- Work to do: Extract the first line through the line containing "towards the ball." from the listing below, exactly as written.

- Stored data:

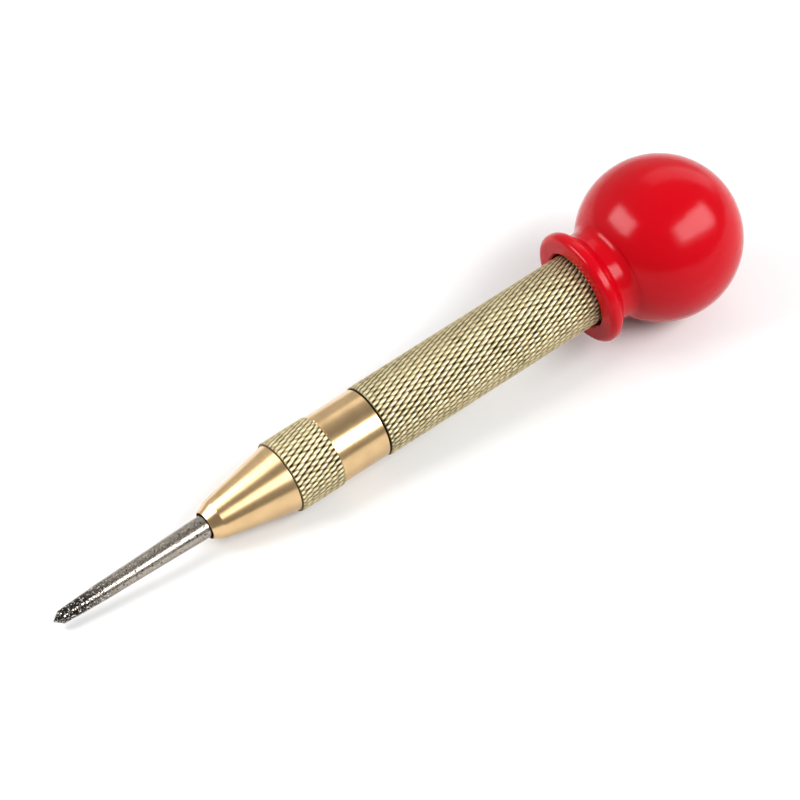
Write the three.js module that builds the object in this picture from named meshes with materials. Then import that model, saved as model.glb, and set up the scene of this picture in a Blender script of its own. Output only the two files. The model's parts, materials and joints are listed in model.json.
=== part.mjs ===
// Automatic centre punch: a spring-loaded brass punch with a red ball handle.
//
// Pressing the handle drives the punch tip back into the nose. The trip pin behind it stands askew, so
// its thin tail rests on the hammer's face and pushes the hammer back against the main spring. At the
// end of the stroke the barrel's throat has centred the pin, its tail slips into the hammer's bore, and
// the hammer flies forward on to the pin's shoulder. Turning the ball handle feeds the adjusting screw,
// which sets how hard the main spring is wound up.
//
// Millimetres, +Z up. The tool lies on the plane Z = 0, on its ball and on the front edge of its knurled
// collar, with the tip towards -X. Inside the tool every place is a distance from the point of the tip,
// measured towards the ball.

import * as THREE from "three";

// ---------------------------------------------------------------- driving dimensions

const BALL_RADIUS = 14.25;
const BALL_CENTRE = 123.4;
const GRIP_RADIUS = 6.5; // crest of the knurling on the grip and on the nose collar
const BAND_RADIUS = 6.24; // smooth band between the two knurls
const STROKE = 9; // travel of the tip and of the hammer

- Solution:
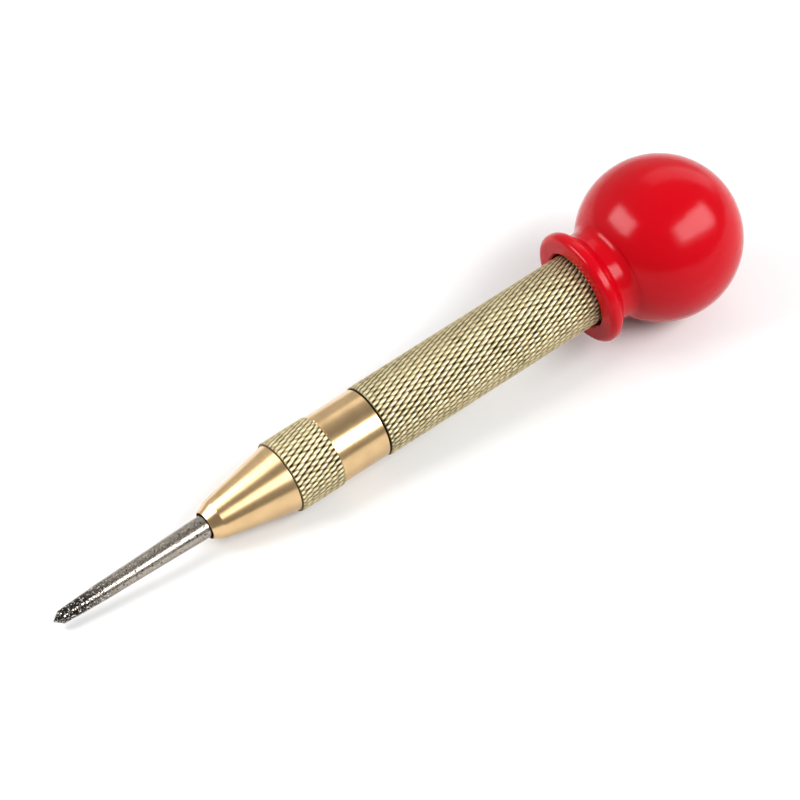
Write the three.js module that builds the object in this picture from named meshes with materials. Then import that model, saved as model.glb, and set up the scene of this picture in a Blender script of its own. Output only the two files. The model's parts, materials and joints are listed in model.json.
=== part.mjs ===
// Automatic centre punch: a spring-loaded brass punch with a red ball handle.
//
// Pressing the handle drives the punch tip back into the nose. The trip pin behind it stands askew, so
// its thin tail rests on the hammer's face and pushes the hammer back against the main spring. At the
// end of the stroke the barrel's throat has centred the pin, its tail slips into the hammer's bore, and
// the hammer flies forward on to the pin's shoulder. Turning the ball handle feeds the adjusting screw,
// which sets how hard the main spring is wound up.
//
// Millimetres, +Z up. The tool lies on the plane Z = 0, on its ball and on the front edge of its knurled
// collar, with the tip towards -X. Inside the tool every place is a distance from the point of the tip,
// measured towards the ball.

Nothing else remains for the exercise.